Her book is well-summarized by its concluding paragraph, which I am breaking up into additional paragraphs for greater clarity:
"Now at this moment of danger and opportunity, the progressive left is mobilizing against neoliberalism and possible new or continuing wars.
"These mobilizations might become sites for factional struggles over the disciplining of troops, in the name of unity at a time of crisis and necessity. But such efforts will fail; the troops will not be disciplined, and the disciplinarians will be left to their bitterness.
"Or, we might find ways of think, speaking, writing and acting that are engaged and curious about "other people's" struggles for social justice, that are respectfully affiliative and dialogic rather than pedagogical, that that look for the hopeful spots to expand upon, and that revel in the pleasure of political life.
"For it is pleasure AND collective caretaking, love AND the egalitarian circulation of money--allied to clear and hard-headed political analysis offered generously--that will create the space for a progressive politics that might both imagine and create...something worth living for."
The titles of her four chapters--Downsizing Democracy, The Incredible Shrinking Public, Equality, Ltd., Love AND Money--summarize her argument.
She expected upon her high school graduation in 1972, she writes, that "active and expanding social movements seemed capable of ameliorating conditions of injustice and inequality, poverty, war and imperialism....I had no idea I was not perched at a great beginning, but rather at a denouement, as the possibilities for progressive social change encountered daunting historical setbacks beginning in 1972...."

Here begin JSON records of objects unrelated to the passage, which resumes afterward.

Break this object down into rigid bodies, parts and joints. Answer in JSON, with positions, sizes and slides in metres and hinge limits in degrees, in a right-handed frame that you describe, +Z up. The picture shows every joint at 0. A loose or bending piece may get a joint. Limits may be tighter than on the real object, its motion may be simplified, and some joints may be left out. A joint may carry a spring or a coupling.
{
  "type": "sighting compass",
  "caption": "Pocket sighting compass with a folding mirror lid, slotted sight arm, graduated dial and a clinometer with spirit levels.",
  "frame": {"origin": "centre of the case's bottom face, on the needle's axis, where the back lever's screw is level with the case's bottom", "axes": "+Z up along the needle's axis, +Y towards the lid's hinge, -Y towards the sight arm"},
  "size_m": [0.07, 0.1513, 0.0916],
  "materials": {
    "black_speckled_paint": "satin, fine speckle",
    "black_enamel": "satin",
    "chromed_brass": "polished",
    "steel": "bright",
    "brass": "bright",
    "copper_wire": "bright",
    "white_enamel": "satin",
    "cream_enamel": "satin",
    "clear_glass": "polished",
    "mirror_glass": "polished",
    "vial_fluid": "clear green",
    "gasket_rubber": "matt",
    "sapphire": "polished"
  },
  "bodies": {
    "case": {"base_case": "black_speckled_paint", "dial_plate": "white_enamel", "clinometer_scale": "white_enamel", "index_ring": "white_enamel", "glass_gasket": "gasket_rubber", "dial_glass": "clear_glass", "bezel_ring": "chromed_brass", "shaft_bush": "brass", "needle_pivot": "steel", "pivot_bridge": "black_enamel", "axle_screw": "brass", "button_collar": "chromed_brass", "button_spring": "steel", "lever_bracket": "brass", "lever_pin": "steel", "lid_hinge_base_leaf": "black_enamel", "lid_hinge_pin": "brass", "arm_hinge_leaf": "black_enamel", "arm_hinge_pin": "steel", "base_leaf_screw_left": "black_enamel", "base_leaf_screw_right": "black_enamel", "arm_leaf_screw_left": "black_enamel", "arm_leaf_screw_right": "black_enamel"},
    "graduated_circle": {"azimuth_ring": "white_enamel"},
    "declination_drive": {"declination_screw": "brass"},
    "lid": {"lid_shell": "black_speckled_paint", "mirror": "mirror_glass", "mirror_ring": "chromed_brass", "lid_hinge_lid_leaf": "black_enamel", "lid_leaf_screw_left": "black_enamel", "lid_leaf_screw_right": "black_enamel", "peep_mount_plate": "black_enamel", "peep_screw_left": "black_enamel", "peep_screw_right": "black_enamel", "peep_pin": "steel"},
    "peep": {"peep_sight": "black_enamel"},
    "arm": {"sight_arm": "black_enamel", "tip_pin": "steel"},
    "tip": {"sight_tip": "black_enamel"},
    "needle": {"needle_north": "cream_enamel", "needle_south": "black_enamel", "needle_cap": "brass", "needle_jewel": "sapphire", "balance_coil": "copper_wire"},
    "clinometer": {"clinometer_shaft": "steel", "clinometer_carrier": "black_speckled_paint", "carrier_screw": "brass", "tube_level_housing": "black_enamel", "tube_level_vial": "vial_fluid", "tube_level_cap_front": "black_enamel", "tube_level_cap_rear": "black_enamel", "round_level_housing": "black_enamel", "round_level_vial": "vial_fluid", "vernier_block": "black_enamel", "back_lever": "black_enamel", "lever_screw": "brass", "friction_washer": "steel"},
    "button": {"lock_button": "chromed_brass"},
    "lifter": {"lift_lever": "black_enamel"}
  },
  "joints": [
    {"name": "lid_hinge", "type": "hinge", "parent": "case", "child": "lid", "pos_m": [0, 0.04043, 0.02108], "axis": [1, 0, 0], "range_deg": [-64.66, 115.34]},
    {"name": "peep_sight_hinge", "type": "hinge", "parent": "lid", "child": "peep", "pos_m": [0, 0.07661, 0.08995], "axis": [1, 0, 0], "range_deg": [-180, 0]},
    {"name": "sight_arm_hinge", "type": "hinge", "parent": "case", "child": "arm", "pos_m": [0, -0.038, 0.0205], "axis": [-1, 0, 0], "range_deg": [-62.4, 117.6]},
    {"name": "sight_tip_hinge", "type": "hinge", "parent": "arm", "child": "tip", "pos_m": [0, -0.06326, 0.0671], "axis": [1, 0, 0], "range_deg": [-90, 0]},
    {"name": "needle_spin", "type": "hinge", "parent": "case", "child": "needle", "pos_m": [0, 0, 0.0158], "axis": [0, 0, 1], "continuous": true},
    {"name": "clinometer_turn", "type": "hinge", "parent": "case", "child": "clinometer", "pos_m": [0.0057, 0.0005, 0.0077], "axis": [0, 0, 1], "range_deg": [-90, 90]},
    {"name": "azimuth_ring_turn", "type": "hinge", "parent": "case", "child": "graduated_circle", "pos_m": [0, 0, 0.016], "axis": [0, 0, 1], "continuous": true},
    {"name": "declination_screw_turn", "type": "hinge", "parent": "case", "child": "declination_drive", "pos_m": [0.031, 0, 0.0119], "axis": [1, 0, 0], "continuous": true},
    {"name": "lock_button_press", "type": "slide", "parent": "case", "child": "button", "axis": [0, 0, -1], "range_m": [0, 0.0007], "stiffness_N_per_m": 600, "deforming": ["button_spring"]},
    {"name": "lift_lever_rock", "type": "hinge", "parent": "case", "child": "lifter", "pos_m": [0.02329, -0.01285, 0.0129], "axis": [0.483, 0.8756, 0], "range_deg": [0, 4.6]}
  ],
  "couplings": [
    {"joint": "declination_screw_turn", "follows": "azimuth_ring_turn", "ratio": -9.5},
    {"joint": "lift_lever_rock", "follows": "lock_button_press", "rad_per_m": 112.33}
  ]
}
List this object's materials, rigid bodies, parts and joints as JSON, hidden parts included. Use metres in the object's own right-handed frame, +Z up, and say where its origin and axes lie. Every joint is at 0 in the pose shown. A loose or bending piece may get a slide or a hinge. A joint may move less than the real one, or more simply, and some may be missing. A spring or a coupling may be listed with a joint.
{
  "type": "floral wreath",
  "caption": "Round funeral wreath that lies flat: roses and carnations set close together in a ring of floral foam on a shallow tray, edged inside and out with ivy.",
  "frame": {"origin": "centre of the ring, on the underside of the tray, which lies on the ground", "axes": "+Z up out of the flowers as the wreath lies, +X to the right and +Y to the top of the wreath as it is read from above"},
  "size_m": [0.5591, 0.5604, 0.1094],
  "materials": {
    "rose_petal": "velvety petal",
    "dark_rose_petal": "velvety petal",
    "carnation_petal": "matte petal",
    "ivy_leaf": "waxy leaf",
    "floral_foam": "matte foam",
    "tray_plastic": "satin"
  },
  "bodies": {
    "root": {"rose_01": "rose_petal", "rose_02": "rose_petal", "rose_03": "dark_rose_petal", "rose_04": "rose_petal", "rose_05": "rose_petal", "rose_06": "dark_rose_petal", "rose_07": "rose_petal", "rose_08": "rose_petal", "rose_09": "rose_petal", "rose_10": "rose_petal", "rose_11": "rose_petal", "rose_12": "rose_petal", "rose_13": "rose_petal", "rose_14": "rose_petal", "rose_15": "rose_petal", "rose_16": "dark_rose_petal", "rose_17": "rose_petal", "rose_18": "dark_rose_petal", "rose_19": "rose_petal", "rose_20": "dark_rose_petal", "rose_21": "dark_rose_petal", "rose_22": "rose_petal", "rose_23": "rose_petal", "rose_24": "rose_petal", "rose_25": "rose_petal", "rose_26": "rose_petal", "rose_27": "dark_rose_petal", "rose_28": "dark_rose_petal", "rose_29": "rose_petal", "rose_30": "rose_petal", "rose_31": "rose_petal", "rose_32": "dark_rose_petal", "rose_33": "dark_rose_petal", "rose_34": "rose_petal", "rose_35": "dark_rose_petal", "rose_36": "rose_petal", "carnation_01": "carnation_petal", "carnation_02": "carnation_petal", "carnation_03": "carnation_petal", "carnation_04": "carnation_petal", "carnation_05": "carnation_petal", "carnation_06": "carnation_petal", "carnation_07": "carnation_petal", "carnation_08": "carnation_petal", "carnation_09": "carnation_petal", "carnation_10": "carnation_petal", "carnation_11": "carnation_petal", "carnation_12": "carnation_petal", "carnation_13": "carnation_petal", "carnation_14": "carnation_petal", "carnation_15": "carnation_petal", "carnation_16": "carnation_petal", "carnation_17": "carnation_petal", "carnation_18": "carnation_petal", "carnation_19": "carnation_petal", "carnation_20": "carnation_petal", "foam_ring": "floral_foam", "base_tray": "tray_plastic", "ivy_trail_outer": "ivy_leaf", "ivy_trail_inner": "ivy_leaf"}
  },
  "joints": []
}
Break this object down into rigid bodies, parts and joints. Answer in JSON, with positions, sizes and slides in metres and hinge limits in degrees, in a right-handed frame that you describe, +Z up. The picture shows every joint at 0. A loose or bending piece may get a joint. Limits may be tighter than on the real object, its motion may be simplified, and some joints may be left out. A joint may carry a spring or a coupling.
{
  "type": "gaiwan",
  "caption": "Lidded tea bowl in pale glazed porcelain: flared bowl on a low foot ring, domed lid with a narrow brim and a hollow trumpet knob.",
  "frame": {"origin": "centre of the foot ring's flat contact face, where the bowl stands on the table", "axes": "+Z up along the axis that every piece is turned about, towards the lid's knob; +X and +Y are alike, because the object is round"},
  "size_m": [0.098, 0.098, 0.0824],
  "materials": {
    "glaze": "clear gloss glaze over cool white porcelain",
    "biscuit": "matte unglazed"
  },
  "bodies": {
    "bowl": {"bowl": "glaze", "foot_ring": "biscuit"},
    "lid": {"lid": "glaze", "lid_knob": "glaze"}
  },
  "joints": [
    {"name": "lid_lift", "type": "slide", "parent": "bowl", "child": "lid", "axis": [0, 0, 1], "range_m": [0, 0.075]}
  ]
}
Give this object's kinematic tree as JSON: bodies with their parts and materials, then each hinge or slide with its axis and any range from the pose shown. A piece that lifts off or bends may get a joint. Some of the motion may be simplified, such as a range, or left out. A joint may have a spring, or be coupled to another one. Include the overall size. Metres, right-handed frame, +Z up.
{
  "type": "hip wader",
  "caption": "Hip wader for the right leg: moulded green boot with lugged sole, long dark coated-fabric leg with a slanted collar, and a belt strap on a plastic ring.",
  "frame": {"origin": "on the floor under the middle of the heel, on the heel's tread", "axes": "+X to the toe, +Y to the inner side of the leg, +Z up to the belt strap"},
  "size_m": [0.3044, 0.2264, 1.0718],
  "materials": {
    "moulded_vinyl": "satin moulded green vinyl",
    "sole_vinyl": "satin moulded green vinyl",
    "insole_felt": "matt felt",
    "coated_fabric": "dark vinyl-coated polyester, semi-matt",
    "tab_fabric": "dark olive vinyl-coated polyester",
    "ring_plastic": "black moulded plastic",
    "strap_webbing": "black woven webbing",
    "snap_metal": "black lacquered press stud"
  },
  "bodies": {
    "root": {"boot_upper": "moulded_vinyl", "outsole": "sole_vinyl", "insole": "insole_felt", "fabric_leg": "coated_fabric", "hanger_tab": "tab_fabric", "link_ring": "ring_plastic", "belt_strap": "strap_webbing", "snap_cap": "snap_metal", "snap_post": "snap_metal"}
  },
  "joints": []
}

Her target is neoliberalism, which she sees as a broadly controlling corporate agenda which seeks world domination, privatization of governmental decision-making, and marginalization of unions, low-income people, racial and sexual minorities while presenting to the public a benign and inclusive facade.
Neo-liberalism seeks to upwardly distribute money, power, and status, she writes, while progressive movements seek to downwardly distribute money, power, and status. The unity of the downwardly distribution advocates should match the unity of the upwardly distribution advocates in order to be effective, she writes.
Her belief is that all groups threatened by the neoliberal paradigm should unite against it, but such unity is threatened by endless differences of perspectives. By minutely analyzing many of the differences, and expanding understanding of diverse perspectives, she tries to remove them as obstacles towards people and organizations working together to achieve both unique and common aims.
This is good book for those interested in the history and current significance of numerous progressive ideological arguments. It is a good book for organizers of umbrella organizations and elected officials who work with diverse social movements. By articulating points of difference, the author depersonalizes them and aids in overcoming them.
Those who are interested in electoral strategies, however, will be disappointed. The interrelationship between neoliberalism as a governing ideology and neoliberalism as a political strategy is not discussed here. It is my view that greater and more focused and inclusive political organizing has the potential to win over a good number of the those who see support of neoliberalism's policy initiatives as a base-broadening tactic more than as a sacred cause.
"There is nothing stable or inevitable in the alliances supporting neoliberal agendas in the U.S. and globally," she writes. "The alliances linking neoliberal global economics, and conservative and right-wing domestic politics, and the culture wars are provisional--and fading...."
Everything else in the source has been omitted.